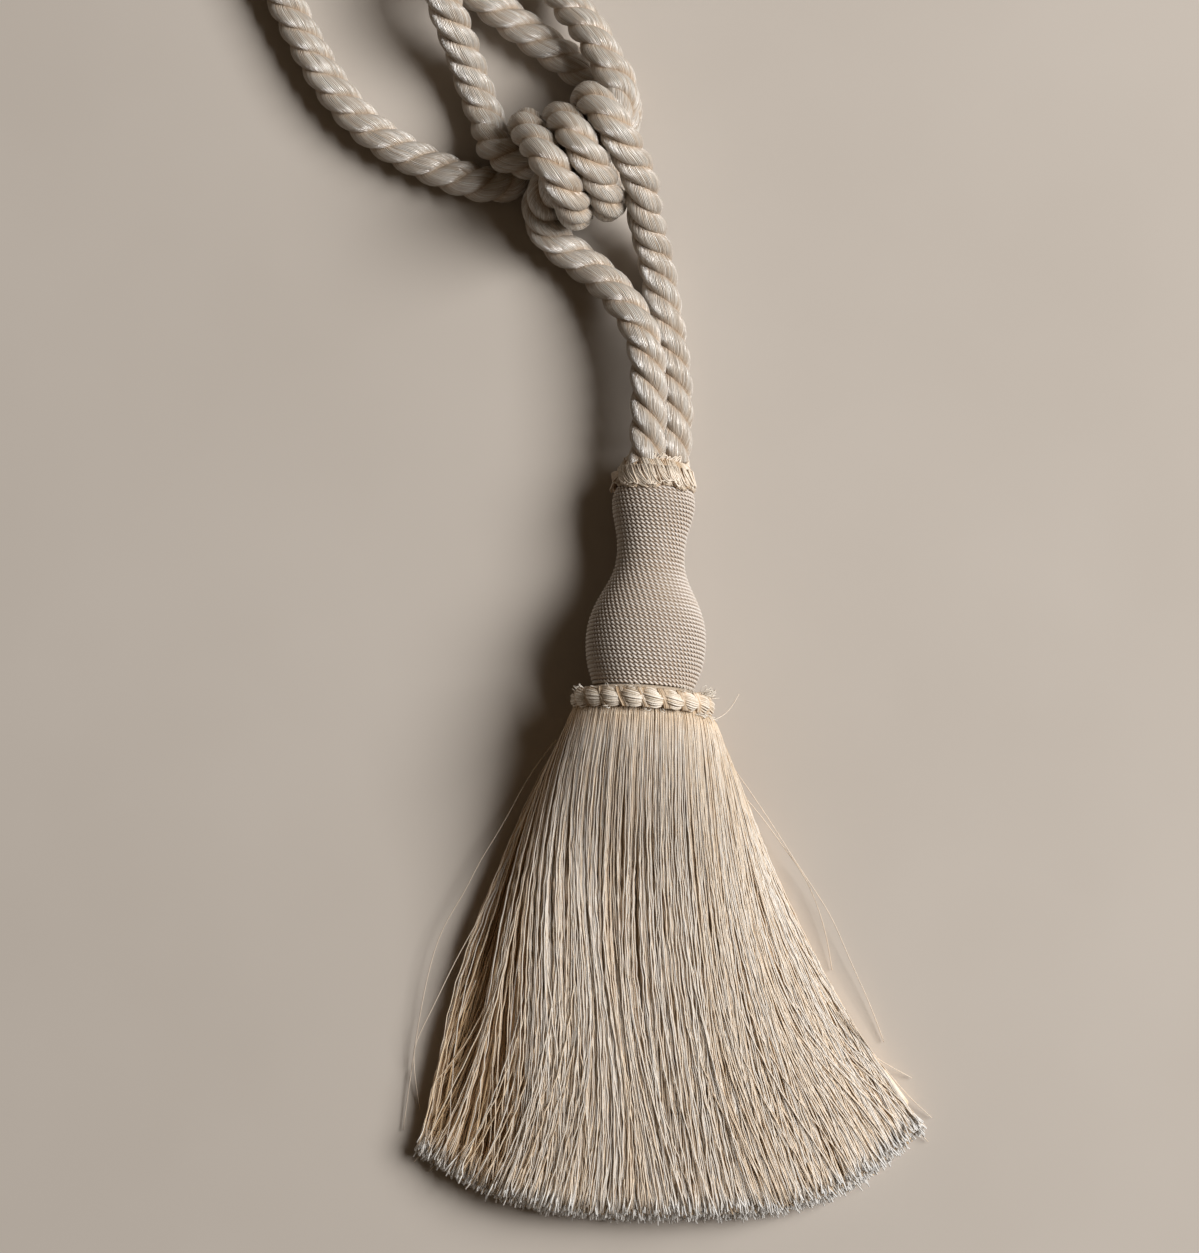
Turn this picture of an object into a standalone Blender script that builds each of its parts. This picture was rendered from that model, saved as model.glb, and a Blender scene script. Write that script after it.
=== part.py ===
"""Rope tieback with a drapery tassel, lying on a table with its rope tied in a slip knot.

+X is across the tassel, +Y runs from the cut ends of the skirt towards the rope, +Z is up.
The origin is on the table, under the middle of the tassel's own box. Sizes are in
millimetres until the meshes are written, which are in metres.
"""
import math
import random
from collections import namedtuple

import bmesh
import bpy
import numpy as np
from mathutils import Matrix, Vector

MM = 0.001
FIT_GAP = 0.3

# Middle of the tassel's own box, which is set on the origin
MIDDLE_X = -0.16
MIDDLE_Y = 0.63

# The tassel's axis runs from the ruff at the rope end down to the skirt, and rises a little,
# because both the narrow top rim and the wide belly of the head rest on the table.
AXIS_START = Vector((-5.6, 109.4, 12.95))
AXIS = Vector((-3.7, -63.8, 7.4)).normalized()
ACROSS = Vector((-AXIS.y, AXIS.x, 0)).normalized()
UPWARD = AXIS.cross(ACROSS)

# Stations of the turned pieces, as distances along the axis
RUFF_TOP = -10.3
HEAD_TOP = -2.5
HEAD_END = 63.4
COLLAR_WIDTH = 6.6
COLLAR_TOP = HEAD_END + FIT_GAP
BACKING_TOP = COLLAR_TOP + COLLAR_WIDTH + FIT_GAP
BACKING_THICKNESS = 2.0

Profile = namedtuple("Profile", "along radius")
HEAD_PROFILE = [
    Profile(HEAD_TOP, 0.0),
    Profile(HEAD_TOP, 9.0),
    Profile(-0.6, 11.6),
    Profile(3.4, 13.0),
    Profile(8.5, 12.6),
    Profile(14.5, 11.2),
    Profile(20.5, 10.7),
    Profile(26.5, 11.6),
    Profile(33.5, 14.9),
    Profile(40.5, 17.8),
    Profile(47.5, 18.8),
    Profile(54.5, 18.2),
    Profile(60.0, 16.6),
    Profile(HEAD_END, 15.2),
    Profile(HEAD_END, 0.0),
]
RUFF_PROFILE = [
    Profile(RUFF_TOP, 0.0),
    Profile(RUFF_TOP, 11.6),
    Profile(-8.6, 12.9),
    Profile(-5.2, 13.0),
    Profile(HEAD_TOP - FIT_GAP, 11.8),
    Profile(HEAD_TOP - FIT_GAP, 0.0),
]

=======

- _Description of the task_: Quote each line of the listing above exactly.

- _Result of this task_:
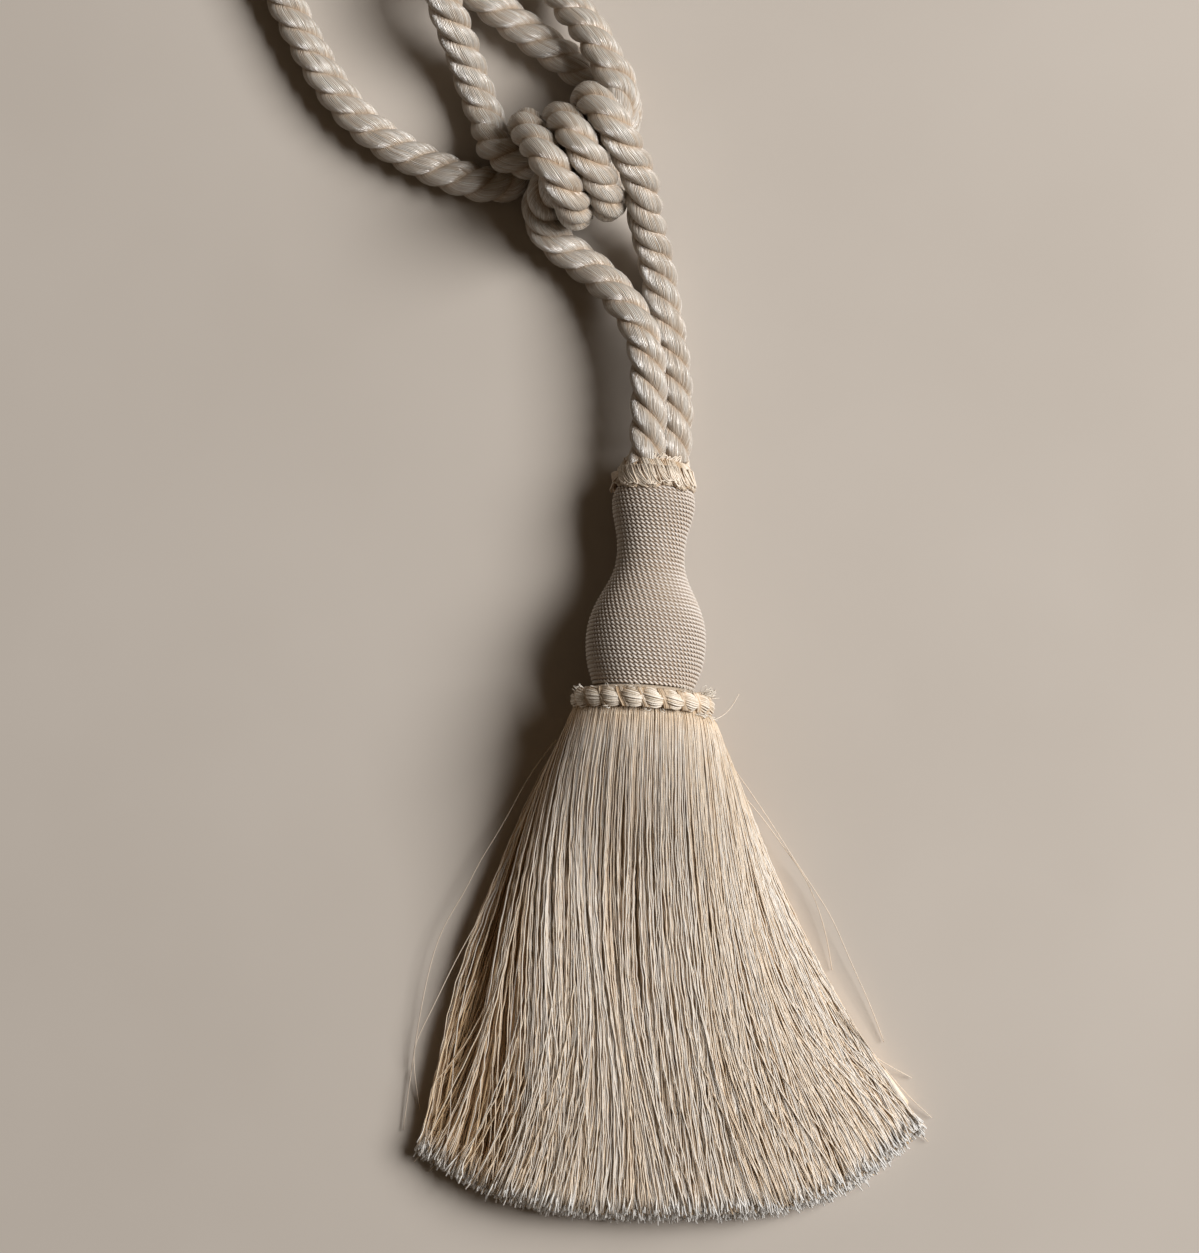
Turn this picture of an object into a standalone Blender script that builds each of its parts. This picture was rendered from that model, saved as model.glb, and a Blender scene script. Write that script after it.
=== part.py ===
"""Rope tieback with a drapery tassel, lying on a table with its rope tied in a slip knot.

+X is across the tassel, +Y runs from the cut ends of the skirt towards the rope, +Z is up.
The origin is on the table, under the middle of the tassel's own box. Sizes are in
millimetres until the meshes are written, which are in metres.
"""
import math
import random
from collections import namedtuple

import bmesh
import bpy
import numpy as np
from mathutils import Matrix, Vector

MM = 0.001
FIT_GAP = 0.3

# Middle of the tassel's own box, which is set on the origin
MIDDLE_X = -0.16
MIDDLE_Y = 0.63

# The tassel's axis runs from the ruff at the rope end down to the skirt, and rises a little,
# because both the narrow top rim and the wide belly of the head rest on the table.
AXIS_START = Vector((-5.6, 109.4, 12.95))
AXIS = Vector((-3.7, -63.8, 7.4)).normalized()
ACROSS = Vector((-AXIS.y, AXIS.x, 0)).normalized()
UPWARD = AXIS.cross(ACROSS)

# Stations of the turned pieces, as distances along the axis
RUFF_TOP = -10.3
HEAD_TOP = -2.5
HEAD_END = 63.4
COLLAR_WIDTH = 6.6
COLLAR_TOP = HEAD_END + FIT_GAP
BACKING_TOP = COLLAR_TOP + COLLAR_WIDTH + FIT_GAP
BACKING_THICKNESS = 2.0

Profile = namedtuple("Profile", "along radius")
HEAD_PROFILE = [
    Profile(HEAD_TOP, 0.0),
    Profile(HEAD_TOP, 9.0),
    Profile(-0.6, 11.6),
    Profile(3.4, 13.0),
    Profile(8.5, 12.6),
    Profile(14.5, 11.2),
    Profile(20.5, 10.7),
    Profile(26.5, 11.6),
    Profile(33.5, 14.9),
    Profile(40.5, 17.8),
    Profile(47.5, 18.8),
    Profile(54.5, 18.2),
    Profile(60.0, 16.6),
    Profile(HEAD_END, 15.2),
    Profile(HEAD_END, 0.0),
]
RUFF_PROFILE = [
    Profile(RUFF_TOP, 0.0),
    Profile(RUFF_TOP, 11.6),
    Profile(-8.6, 12.9),
    Profile(-5.2, 13.0),
    Profile(HEAD_TOP - FIT_GAP, 11.8),
    Profile(HEAD_TOP - FIT_GAP, 0.0),
]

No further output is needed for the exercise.